Multilingual Power and Ideology Identification in the Parliament: a Reference Dataset and Simple Baselines
Çağrı Çöltekin, Matyáš Kopp, Katja Meden, Vaidas Morkevicius, Nikola Ljubešić, Tomaž Erjavec
TL;DR
The paper presents a reference dataset for multilingual analysis of parliamentary discourse, focusing on political orientation (left-right) and power position (governing vs opposition) derived from ParlaMint speeches. It uses party membership as the labeling proxy and introduces careful sampling to minimize covariate leakage, includes English translations, and provides a simple TF-IDF character n-gram baseline with logistic regression. Key contributions include detailed data construction decisions, cross-parliament statistics, and an initial baseline that informs future shared-task improvements. This resource enables quantitative, cross-country analyses of ideology and power in multilingual contexts and supports baseline comparisons and transfer-learning explorations across languages.
Abstract
We introduce a dataset on political orientation and power position identification.
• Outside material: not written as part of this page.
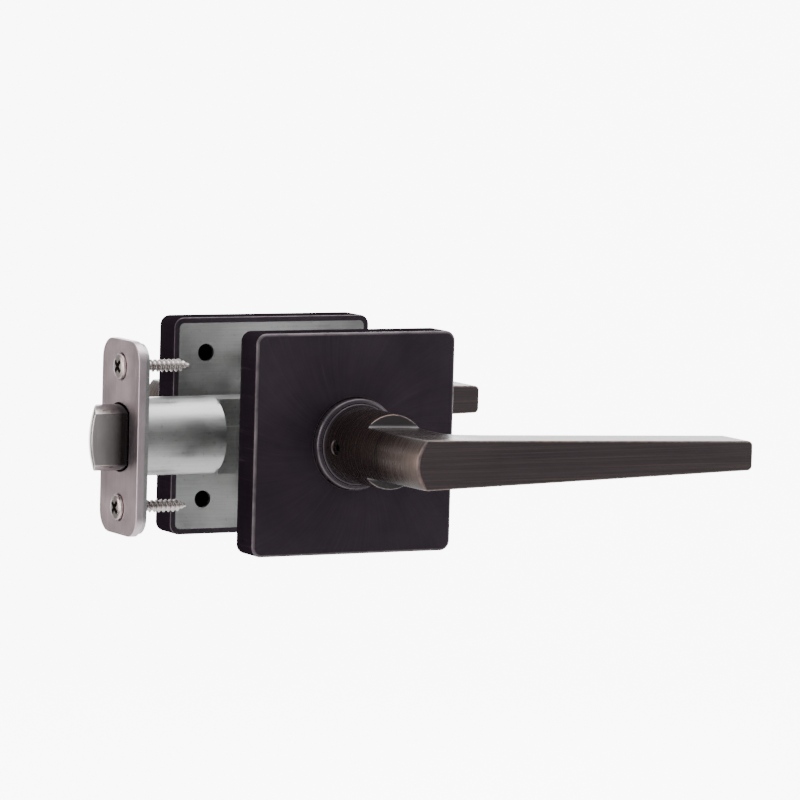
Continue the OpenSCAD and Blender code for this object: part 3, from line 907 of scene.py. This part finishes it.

The dataset is derived from ParlaMint, a set of comparable corpora of transcribed parliamentary speeches from 29 national and regional parliaments. We introduce the dataset, provide the reasoning behind some of the choices during its creation, present statistics on the dataset, and, using a simple classifier, some baseline results on predicting political orientation on the left-to-right axis, and on power position identification, i.e., distinguishing between the speeches delivered by governing coalition party members from those of opposition party members.